Both speakers described a clear progression in how organizations put AI to work.

  1. Improving productivity

    Most organizations start here, helping people and teams work smarter. It is the easiest entry point, because the benefits are tangible and fairly easy to measure. But productivity gains on their own are not the destination. Often this phase alone opens the door to the next ones, as it prompts us to question old processes, the data sources we use and the ways we create value.

  2. Creating new customer value

    The next phase is to solve real customer problems. Anniina Brusi shared a clear example from Budbee. A recurring challenge in parcel delivery, especially in Finland, is the high number of redirections. By starting from that concrete pain point, Budbee has used AI to cut unnecessary redirections. The benefit works on two levels: a better experience for the end customer, and a real edge for the e-commerce clients Budbee serves.

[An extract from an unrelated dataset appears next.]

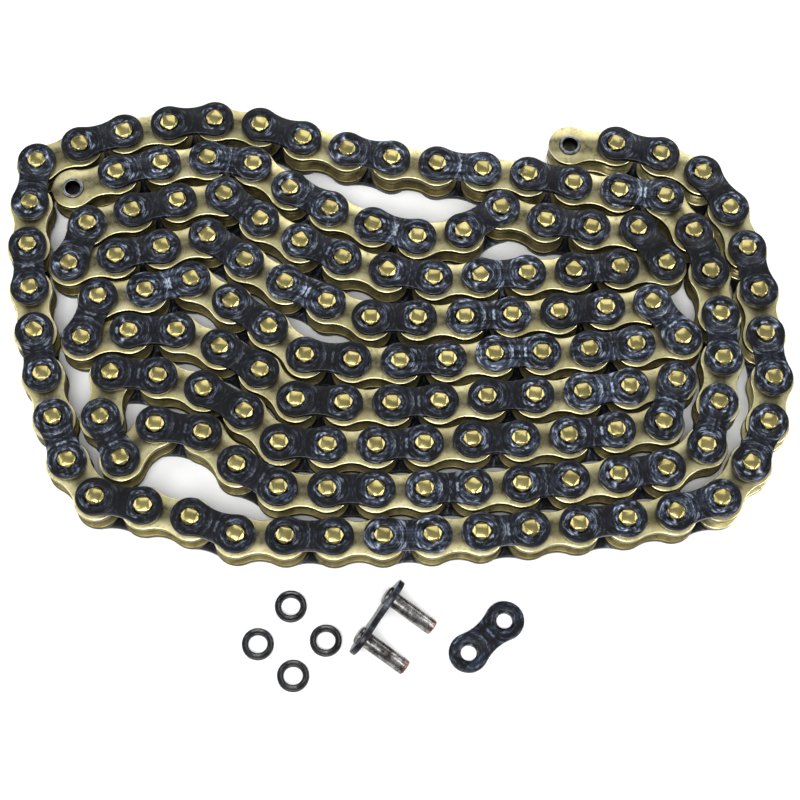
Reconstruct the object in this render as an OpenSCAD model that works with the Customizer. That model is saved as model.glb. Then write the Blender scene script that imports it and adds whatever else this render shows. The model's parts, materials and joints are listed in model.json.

  3. Redesigning the business

    The third phase is the most far-reaching. Instead of adding AI on top of existing processes, the organization rethinks how it operates. AI becomes part of workflows, decision-making, and the business model itself. At this stage it is no longer a separate initiative, but part of how the company creates value.

The lesson running through all three phases is that good AI work starts from customer needs, not from what the technology can do. When an organization truly understands its customers' problems, it can see where AI will make the biggest difference. In that sense, an AI decision is no different from any other sound business decisions: it starts with value.

What this asks of leaders

If AI is a leadership choice tied to vision and strategy, what does that look like in practice? The speakers offered a few concrete starting points.

  • Get the data foundation right. AI is only as good as the data behind it. No matter how advanced the solution, its value depends on the quality and availability of the underlying data. For many organizations, building trustworthy, accessible data is the single most important enabler of everything that follows.
  • Move step by step. Change does not happen overnight. Small, measurable progress builds momentum and confidence.
  • Make time to redesign work. Rethinking processes and roles is work in itself, and it needs dedicated time and resources.
  • Align around the customer. Understanding customer pain points helps focus AI efforts where they create the most value.
  • Set learning targets. AI skills should not sit only with technical teams. Leaders, managers and employees all need room to learn and experiment, with progress followed up.
  • Create a safe space to experiment. Make sure teams have an environment for development that meets current technology and security standards.
  • Combine AI with human judgement. Once the data is in place, AI can surface opportunities and propose solutions. Leaders are still needed to judge what is operationally feasible, commercially worthwhile, and strategically right.

The real question

The challenge today is not whether AI exists. It does. The real question is whether leaders are ready to make the choices that put it to good use: investing in data, making space for learning, redesigning work, and aligning the organization around customer value. Technology can enable the change. Leadership decides whether it happens.